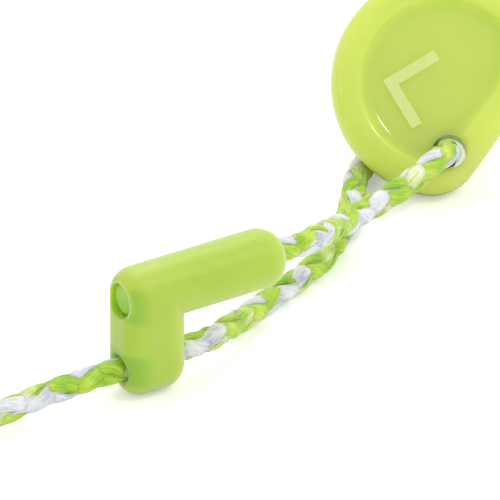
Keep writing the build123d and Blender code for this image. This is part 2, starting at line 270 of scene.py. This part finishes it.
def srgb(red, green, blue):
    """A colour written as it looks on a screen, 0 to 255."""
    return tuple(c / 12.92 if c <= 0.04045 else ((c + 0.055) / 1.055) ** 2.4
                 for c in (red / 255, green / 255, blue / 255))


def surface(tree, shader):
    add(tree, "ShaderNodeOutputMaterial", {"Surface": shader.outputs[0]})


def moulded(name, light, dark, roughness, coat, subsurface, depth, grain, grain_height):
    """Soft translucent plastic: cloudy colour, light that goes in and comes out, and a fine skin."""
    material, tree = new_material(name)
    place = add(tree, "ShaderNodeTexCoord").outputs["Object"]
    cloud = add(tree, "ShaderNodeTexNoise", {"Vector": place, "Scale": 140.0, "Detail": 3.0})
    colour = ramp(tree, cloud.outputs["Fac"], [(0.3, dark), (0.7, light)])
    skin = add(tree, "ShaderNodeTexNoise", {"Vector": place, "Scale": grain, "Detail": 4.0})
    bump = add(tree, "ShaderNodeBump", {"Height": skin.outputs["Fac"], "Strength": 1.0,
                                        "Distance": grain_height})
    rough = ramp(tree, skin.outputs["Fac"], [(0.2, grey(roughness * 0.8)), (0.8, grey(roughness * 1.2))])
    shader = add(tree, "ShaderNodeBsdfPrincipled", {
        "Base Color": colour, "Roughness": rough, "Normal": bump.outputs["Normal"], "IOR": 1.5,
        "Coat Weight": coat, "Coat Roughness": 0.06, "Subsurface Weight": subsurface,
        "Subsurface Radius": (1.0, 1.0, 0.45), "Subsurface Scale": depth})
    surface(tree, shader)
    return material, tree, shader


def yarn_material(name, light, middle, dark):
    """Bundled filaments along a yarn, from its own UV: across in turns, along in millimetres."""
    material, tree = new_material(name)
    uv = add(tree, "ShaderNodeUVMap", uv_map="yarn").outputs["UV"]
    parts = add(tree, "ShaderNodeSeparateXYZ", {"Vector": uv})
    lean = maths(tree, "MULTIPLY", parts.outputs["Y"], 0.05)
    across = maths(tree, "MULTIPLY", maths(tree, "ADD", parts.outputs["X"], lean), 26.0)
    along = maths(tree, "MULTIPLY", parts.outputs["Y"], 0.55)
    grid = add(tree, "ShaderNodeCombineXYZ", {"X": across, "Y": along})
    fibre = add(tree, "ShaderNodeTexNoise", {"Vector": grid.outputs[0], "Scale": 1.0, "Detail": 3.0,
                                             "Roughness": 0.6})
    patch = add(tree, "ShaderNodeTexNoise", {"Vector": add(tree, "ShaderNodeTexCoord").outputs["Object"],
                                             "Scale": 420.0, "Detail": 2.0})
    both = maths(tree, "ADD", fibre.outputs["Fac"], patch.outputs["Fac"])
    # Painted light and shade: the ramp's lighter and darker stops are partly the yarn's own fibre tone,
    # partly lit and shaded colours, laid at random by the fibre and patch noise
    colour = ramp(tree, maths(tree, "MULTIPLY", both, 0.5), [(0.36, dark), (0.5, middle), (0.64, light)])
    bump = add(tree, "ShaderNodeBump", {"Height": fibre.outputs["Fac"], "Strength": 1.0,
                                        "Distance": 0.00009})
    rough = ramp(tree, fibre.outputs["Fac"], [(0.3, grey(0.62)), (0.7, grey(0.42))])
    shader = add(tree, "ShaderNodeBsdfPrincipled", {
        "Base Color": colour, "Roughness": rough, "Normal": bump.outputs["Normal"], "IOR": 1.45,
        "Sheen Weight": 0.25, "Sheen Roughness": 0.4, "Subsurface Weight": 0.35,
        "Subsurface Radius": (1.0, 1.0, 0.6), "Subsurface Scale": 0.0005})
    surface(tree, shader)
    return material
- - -
◆ **REQUIRED TASK**: Word for word, reproduce the listing above from its start up to and including the line that has "return material, tree, shader". Give only those lines.

◆ **RESULT FOR THIS EXERCISE**:
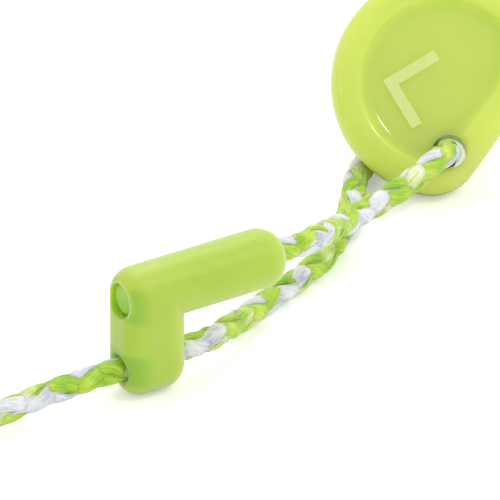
Keep writing the build123d and Blender code for this image. This is part 2, starting at line 270 of scene.py. This part finishes it.
def srgb(red, green, blue):
    """A colour written as it looks on a screen, 0 to 255."""
    return tuple(c / 12.92 if c <= 0.04045 else ((c + 0.055) / 1.055) ** 2.4
                 for c in (red / 255, green / 255, blue / 255))


def surface(tree, shader):
    add(tree, "ShaderNodeOutputMaterial", {"Surface": shader.outputs[0]})


def moulded(name, light, dark, roughness, coat, subsurface, depth, grain, grain_height):
    """Soft translucent plastic: cloudy colour, light that goes in and comes out, and a fine skin."""
    material, tree = new_material(name)
    place = add(tree, "ShaderNodeTexCoord").outputs["Object"]
    cloud = add(tree, "ShaderNodeTexNoise", {"Vector": place, "Scale": 140.0, "Detail": 3.0})
    colour = ramp(tree, cloud.outputs["Fac"], [(0.3, dark), (0.7, light)])
    skin = add(tree, "ShaderNodeTexNoise", {"Vector": place, "Scale": grain, "Detail": 4.0})
    bump = add(tree, "ShaderNodeBump", {"Height": skin.outputs["Fac"], "Strength": 1.0,
                                        "Distance": grain_height})
    rough = ramp(tree, skin.outputs["Fac"], [(0.2, grey(roughness * 0.8)), (0.8, grey(roughness * 1.2))])
    shader = add(tree, "ShaderNodeBsdfPrincipled", {
        "Base Color": colour, "Roughness": rough, "Normal": bump.outputs["Normal"], "IOR": 1.5,
        "Coat Weight": coat, "Coat Roughness": 0.06, "Subsurface Weight": subsurface,
        "Subsurface Radius": (1.0, 1.0, 0.45), "Subsurface Scale": depth})
    surface(tree, shader)
    return material, tree, shader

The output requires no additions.